• [Exercise task] Copy each line below without leaving any out.

· · ·

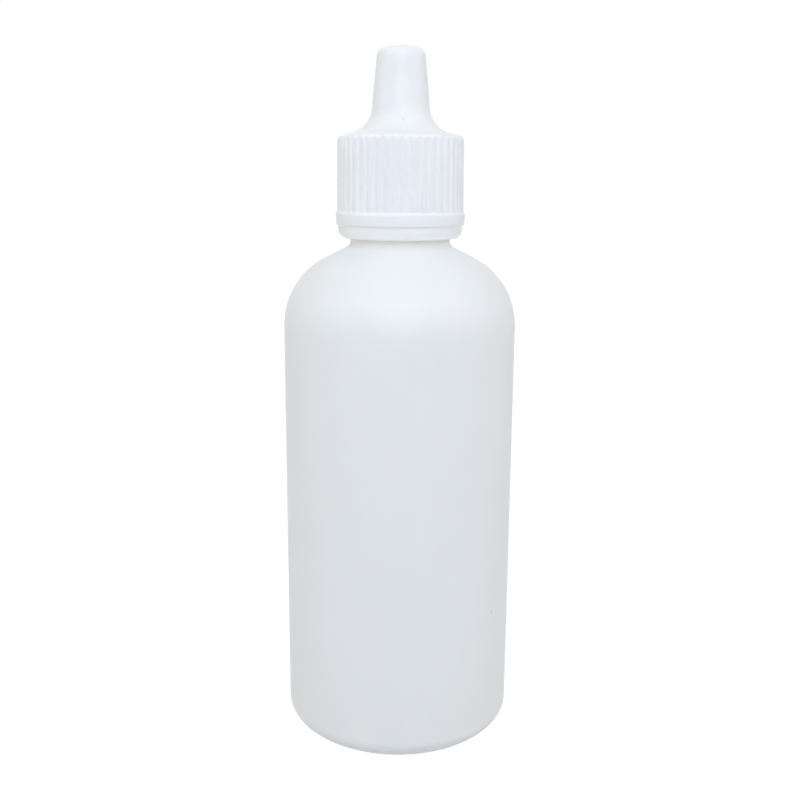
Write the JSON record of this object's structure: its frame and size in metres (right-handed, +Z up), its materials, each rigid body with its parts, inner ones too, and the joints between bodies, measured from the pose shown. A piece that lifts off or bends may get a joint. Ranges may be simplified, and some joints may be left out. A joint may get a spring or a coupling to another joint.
{
  "type": "eye drop bottle",
  "caption": "Round squeeze bottle with a domed shoulder, press-in dropper nozzle, ribbed screw cap with a tall tip cover, and a tamper-evident ring",
  "frame": {"origin": "centre of the foot, on the surface that the bottle stands on", "axes": "+Z up along the bottle's axis; -Y is the side that the picture shows"},
  "size_m": [0.0426, 0.0426, 0.1267],
  "materials": {
    "bottle_ldpe": "translucent milky natural polyethylene, satin",
    "insert_ldpe": "natural polyethylene, satin",
    "cap_pp": "white polypropylene, soft gloss"
  },
  "bodies": {
    "bottle": {"bottle": "bottle_ldpe", "dropper_insert": "insert_ldpe"},
    "tamper_ring": {"tamper_ring": "cap_pp", "tear_bridges": "cap_pp"},
    "cap": {"cap": "cap_pp"}
  },
  "joints": [
    {"name": "cap_turn", "type": "hinge", "parent": "bottle", "child": "tamper_ring", "pos_m": [0, 0, 0.0947], "axis": [0, 0, 1], "range_deg": [0, 540]},
    {"name": "cap_rise", "type": "slide", "parent": "tamper_ring", "child": "cap", "axis": [0, 0, 1], "range_m": [0, 0.0045]}
  ],
  "couplings": [
    {"joint": "cap_rise", "follows": "cap_turn", "m_per_rad": 0.00047746}
  ]
}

· · ·

• [Worked solution]
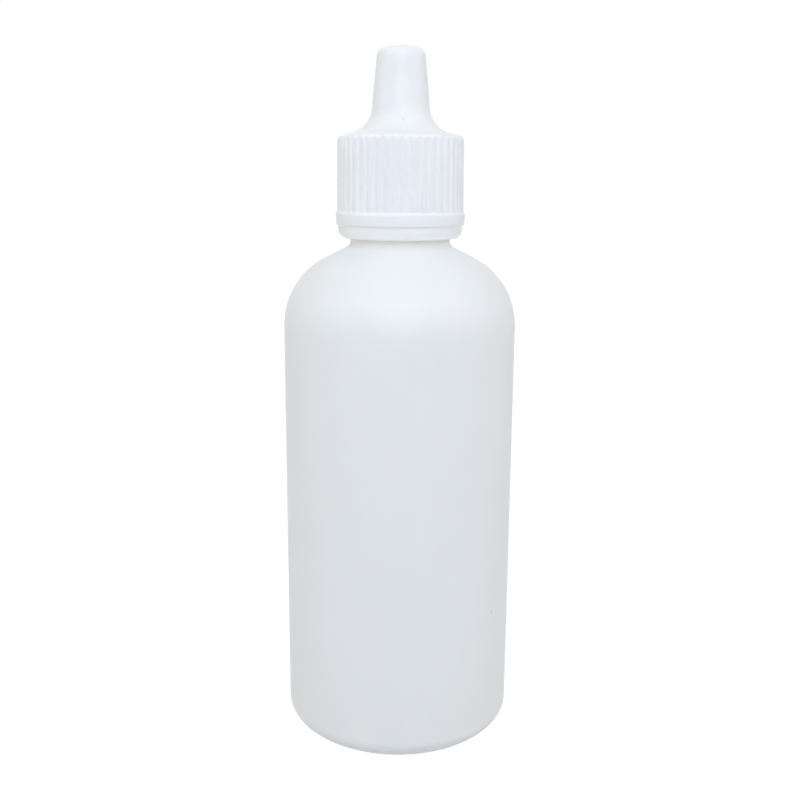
Write the JSON record of this object's structure: its frame and size in metres (right-handed, +Z up), its materials, each rigid body with its parts, inner ones too, and the joints between bodies, measured from the pose shown. A piece that lifts off or bends may get a joint. Ranges may be simplified, and some joints may be left out. A joint may get a spring or a coupling to another joint.
{
  "type": "eye drop bottle",
  "caption": "Round squeeze bottle with a domed shoulder, press-in dropper nozzle, ribbed screw cap with a tall tip cover, and a tamper-evident ring",
  "frame": {"origin": "centre of the foot, on the surface that the bottle stands on", "axes": "+Z up along the bottle's axis; -Y is the side that the picture shows"},
  "size_m": [0.0426, 0.0426, 0.1267],
  "materials": {
    "bottle_ldpe": "translucent milky natural polyethylene, satin",
    "insert_ldpe": "natural polyethylene, satin",
    "cap_pp": "white polypropylene, soft gloss"
  },
  "bodies": {
    "bottle": {"bottle": "bottle_ldpe", "dropper_insert": "insert_ldpe"},
    "tamper_ring": {"tamper_ring": "cap_pp", "tear_bridges": "cap_pp"},
    "cap": {"cap": "cap_pp"}
  },
  "joints": [
    {"name": "cap_turn", "type": "hinge", "parent": "bottle", "child": "tamper_ring", "pos_m": [0, 0, 0.0947], "axis": [0, 0, 1], "range_deg": [0, 540]},
    {"name": "cap_rise", "type": "slide", "parent": "tamper_ring", "child": "cap", "axis": [0, 0, 1], "range_m": [0, 0.0045]}
  ],
  "couplings": [
    {"joint": "cap_rise", "follows": "cap_turn", "m_per_rad": 0.00047746}
  ]
}